The obvious current example is Shireen Abu Akleh. Her family, whether they are living in Palestine or the United States, cannot use the Anti-Terrorism Act to seek recompense, much less justice, for the Israeli military intentionally murdering the Palestinian-American citizen and prominent journalist. Nor can the people of the West Bank and Gaza use these laws to seek penalties against the United States government which provides Israel with the billions of dollars of funding every year to buy U.S. weapons, planes, missiles, tanks, and more which are used to kill Palestinians, destroy their homes, prevent their freedom of movement, and ensure they have none of the rights we generally take for granted.
It’s not hard to understand that a person who lost a family member or sustained a major financial loss in an exchange of fire during the 2006 fighting would want compensation.
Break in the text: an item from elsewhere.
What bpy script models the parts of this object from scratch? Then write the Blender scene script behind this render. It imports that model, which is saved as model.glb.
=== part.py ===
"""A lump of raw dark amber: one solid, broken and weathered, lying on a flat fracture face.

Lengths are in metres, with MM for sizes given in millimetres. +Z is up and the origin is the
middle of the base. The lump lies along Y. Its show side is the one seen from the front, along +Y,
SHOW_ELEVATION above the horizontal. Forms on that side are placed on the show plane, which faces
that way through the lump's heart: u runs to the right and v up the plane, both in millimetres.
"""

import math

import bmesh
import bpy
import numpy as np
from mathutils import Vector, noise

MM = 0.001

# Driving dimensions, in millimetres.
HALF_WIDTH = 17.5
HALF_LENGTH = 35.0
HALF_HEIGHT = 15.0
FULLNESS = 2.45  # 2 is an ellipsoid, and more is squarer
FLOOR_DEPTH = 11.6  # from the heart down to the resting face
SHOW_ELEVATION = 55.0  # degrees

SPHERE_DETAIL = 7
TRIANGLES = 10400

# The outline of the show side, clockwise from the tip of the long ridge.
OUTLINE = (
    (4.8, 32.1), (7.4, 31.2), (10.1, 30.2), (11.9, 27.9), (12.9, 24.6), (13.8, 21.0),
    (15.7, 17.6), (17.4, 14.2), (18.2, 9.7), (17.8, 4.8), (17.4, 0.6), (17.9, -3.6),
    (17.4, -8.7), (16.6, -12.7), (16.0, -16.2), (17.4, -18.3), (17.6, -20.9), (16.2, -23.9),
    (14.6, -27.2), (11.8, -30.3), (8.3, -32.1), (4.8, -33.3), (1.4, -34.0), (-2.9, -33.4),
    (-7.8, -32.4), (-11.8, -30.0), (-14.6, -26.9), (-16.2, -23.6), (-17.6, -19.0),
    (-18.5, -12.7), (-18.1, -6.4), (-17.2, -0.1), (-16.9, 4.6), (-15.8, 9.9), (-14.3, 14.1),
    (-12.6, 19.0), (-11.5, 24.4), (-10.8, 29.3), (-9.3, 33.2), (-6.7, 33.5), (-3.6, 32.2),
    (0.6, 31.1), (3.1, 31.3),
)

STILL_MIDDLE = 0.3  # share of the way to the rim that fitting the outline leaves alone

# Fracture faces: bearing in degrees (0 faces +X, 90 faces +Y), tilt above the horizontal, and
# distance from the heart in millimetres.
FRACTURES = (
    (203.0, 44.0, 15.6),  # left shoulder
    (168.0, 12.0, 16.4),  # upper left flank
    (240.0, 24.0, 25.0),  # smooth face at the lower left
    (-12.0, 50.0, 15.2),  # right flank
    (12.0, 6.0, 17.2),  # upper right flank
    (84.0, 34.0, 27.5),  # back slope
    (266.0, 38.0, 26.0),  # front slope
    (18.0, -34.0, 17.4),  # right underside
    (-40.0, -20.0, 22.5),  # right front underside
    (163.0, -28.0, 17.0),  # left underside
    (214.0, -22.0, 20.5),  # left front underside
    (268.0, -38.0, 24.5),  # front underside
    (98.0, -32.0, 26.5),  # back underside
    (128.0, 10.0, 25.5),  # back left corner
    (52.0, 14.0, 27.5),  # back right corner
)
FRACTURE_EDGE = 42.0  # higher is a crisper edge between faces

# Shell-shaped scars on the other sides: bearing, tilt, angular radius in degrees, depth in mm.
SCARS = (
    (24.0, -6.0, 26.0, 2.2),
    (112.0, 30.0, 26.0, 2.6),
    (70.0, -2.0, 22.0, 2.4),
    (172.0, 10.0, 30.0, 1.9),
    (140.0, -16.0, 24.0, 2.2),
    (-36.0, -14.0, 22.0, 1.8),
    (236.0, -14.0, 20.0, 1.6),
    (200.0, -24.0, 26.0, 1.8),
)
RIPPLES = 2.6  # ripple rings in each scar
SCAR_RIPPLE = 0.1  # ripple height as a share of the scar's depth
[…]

But when only one side is afforded the means to seek it, that not only reinforces impunity on the other side, it makes it that much harder for those who are currently considered enemies to change that relationship.
And when the one side that is protected is the side committing daily crimes of dispossession, occupation, and massive violence while the more vulnerable side is the one experiencing those conditions and fighting back with the inferior means at their disposal, it is not just practically foolish, but morally reprehensible. The very definition of U.S. policy toward Israel and Palestine.